The court decided to use a 60 percent expense rate in light of an 8 percent capture rate with increased admission prices. The court made this determination after careful consideration of the experts' testimonies. No additional testimony is necessary with respect to this issue.

Finally, because the court is proceeding under the unit rule and will not consider lease payments in its valuation of the fee, the court's valuation of Overview's interest in its Finding of Facts and Conclusion of Law (Doc. 216) accurately reflects Overview and the Enggrens' interest in the value of the fee as a whole.

III. Conclusion

In light of the Third Circuits opinion and the foregoing discussion, the court will value Tract 4-203 and Tract 4-204 along with the right of way easements designated as Tract 4-108, Tract 4-109, and Tract 4-220 at 3.932 million dollars. The court will enter judgment against the United States and for Overview and the Enggrens. Pursuant to Article XIV of the lease between Overview and the Enggrens, the court will direct Overview and the Enggrens to proceed to arbitration to determine a division of the judgment. The court finds that it is not necessary to hold any additional hearings in the captioned matter. An appropriate order will issue.

ORDER

In accordance with the foregoing memorandum of law, IT IS HEREBY ORDERED THAT:

1) The judgment of March 17, 2003 (Docs. 266, 268, 269) is hereby amended. Judgment shall be entered collectively in favor of Overview Limited Partnership and Hans and Christina Enggren and against the United States in the amount of 3.932 million dollars.
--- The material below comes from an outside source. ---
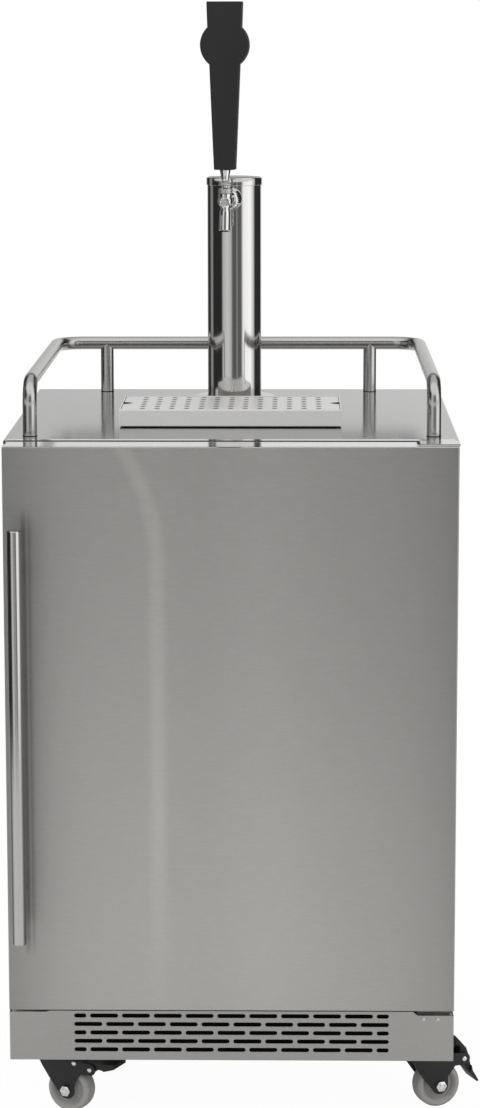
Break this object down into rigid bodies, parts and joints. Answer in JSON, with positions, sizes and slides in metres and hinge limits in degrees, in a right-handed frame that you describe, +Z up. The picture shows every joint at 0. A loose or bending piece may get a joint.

2) In accordance with Article XIV of the lease agreement between Overview Limited Partnership and Hans and Christina Enggren, said parties shall proceed to arbitration to determine their respective interest in the award of judgment.

3) If necessary, the arbitrator shall make any adjustment to account for interest payments previously made. At the close of arbitration, the remainder of any balance remitted to the Clerk of Court by the United States for just compensation shall be refunded to the United States along with all applicable interest to the remainder's sum.